We have a large TODO in our back-end code, the process of adding the image to the Rekognition image collection. We will take care of that next.

How to add an image to a collection in AWS Rekognition

We have the facility in place now to enable uploads to our AWS Rekognition collection. We need to add some basic set-up code. This set-up code will run exactly one time, when the server starts up, and will ensure that our collection exists before we start adding to it.

Open server/index.js and make the following edits;

require('dotenv').config()

import express from 'express'
import next from 'next'

import { connectToDatabase } from './database'
import router from './router'
+import { initialise } from './faceRecognition'

const dev = process.env.NODE_ENV !== 'production'
const nextApp = next({ dev })
const handle = nextApp.getRequestHandler()

const port = 3000

nextApp.prepare().then(async () => {
  const app = express()

  router(app)

  app.get('*', (req, res) => {
    return handle(req, res)
  })

+  await initialise()
  await connectToDatabase()

  app.listen(port, err => {
    if (err) throw err
    console.log(`> Ready on localhost:${port}`)
  })
})

All we’re doing here is calling through to an initialise function, which will take care of some housekeeping for us.

Inside the server directory, create a new file called faceRecognition.js and add the following code;

require('dotenv').config()

import AWS from 'aws-sdk'
import { Types } from 'mongoose'

const rekognition = new AWS.Rekognition({ region: process.env.AWS_REGION })
const collectionName = 'my-rekognition-collection'
async function listCollections() {
  return new Promise((resolve, reject) => {
    rekognition.listCollections((err, collections) => {
      if (err) {
        return reject(err)
      }

      return resolve(collections)
    })
  })
}

async function createCollection(collectionName) {
  return new Promise((resolve, reject) => {
    rekognition.createCollection({ CollectionId: collectionName }, (err, data) => {
      if (err) {
        return reject(err)
      }

      return resolve(data)
    })
  })
}

async function initialise() {
  AWS.config.region = process.env.AWS_REGION

  const collections = await listCollections()
  const hasCollections =
    collections && collections.CollectionIds && collections.CollectionIds.length
  const collectionIds = hasCollections ? collections.CollectionIds : []
  const hasCollection = collectionIds.find(c => c === collectionName)

  if (!hasCollection) {
    await createCollection(collectionName)
  }
}

export { initialise }

Hopefully, the code here is fairly straightforward. The initialise function does the following;

Calls through to listCollections, which uses the AWS SDK to query Rekognition, and return a list of collections that already exist. The whole thing is wrapped in Promises, because I think they’re easier to deal with than callbacks.
If there are no collections already in existence, then default collectionIds to an empty array to prevent errors
If our collection (named on line 7) has not been created, it is then created by calling createCollection.

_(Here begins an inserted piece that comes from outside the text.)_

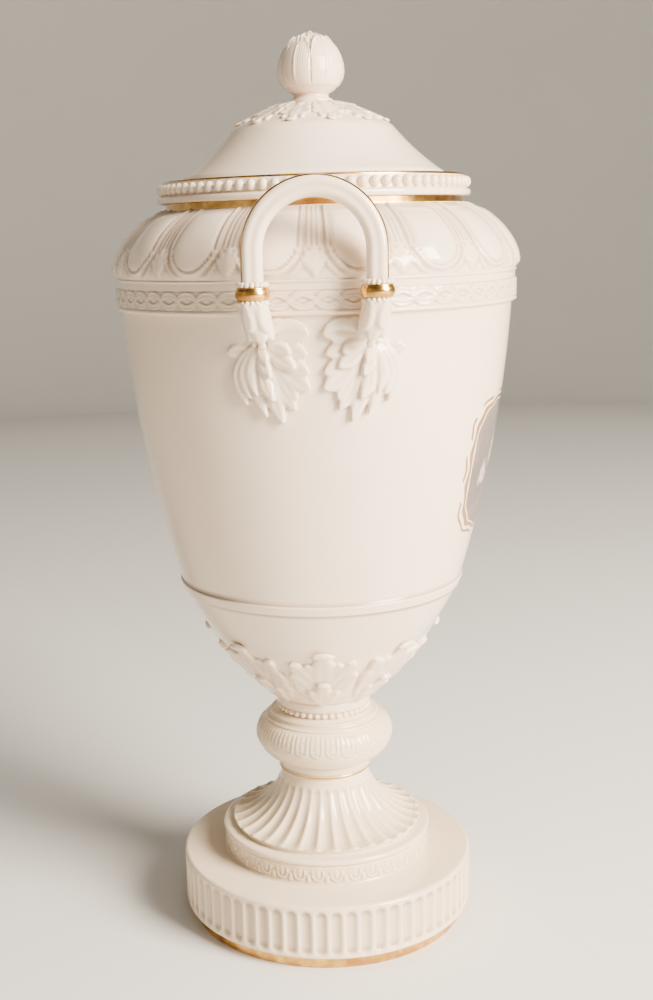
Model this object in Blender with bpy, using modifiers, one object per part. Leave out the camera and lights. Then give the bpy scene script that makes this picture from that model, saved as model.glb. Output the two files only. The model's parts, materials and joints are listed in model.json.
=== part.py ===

This code should guarantee that when we come to add images to our collection later, that the collection does indeed exist (to avoid unnecessary errors).

We left a TODO in server/database.js for adding images to our Rekognition collection, so let’s discuss that now.Open server/database.js and make the following edits;

+import { addImageToCollection } from './faceRecognition'

// Code omitted for brevity

const savePicture = async (req, res) => {
  try {
    const originalFile = req.file.transforms.find(t => t.id === 'original')

    if (!originalFile) {
      throw new Error('Unable to find original file!')
    }

    const { originalname, mimetype } = req.file

    const picture = {
      filename: originalname,
      mimeType: mimetype,
      bucket: originalFile.bucket,
      contentType: originalFile.contentType,
      location: originalFile.location,
      etag: originalFile.etag
    }

    const result = await new PictureModel(picture).save()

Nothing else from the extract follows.